Businesses can go further by staggering equipment startup, programming lighting and HVAC schedules around occupancy, and using demand monitoring to prevent coincident peaks. Facilities with refrigeration, pumping, or process loads may find that a 15-minute spike costs far more than expected. In those settings, even basic sequencing controls can deliver attractive savings.
Why calculators like this improve rate shopping
A VPP charges calculator is especially valuable when comparing tariffs. Two plans can advertise similar average rates while producing very different monthly outcomes once your actual load shape is applied. A household with heavy evening cooling demand may perform poorly on one plan and well on another. A small business with a stable daytime profile might accept higher off-peak rates in exchange for better shoulder pricing. Without a calculator, those distinctions are easy to miss.
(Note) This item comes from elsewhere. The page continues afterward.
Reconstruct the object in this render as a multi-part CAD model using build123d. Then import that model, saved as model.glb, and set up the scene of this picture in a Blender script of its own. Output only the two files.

That is why professional energy analysts often model multiple cases instead of relying on a single average bill estimate. The more your load varies by hour or season, the more useful scenario modeling becomes.
Final takeaway
The real value of a VPP charges calculator is clarity. It translates tariff complexity into an actionable picture of your bill. Instead of seeing one large total, you can see whether peak usage, demand, fixed charges, or taxes are responsible. Once you understand the cost structure, you can make better decisions about timing, efficiency, storage, electrification, and rate selection.
If you want the most accurate outcome, use your utility tariff sheet and interval meter data. If you are planning ahead, test several scenarios and focus on the components that change most. In many cases, modest behavior or scheduling shifts can reduce costs without reducing comfort or productivity.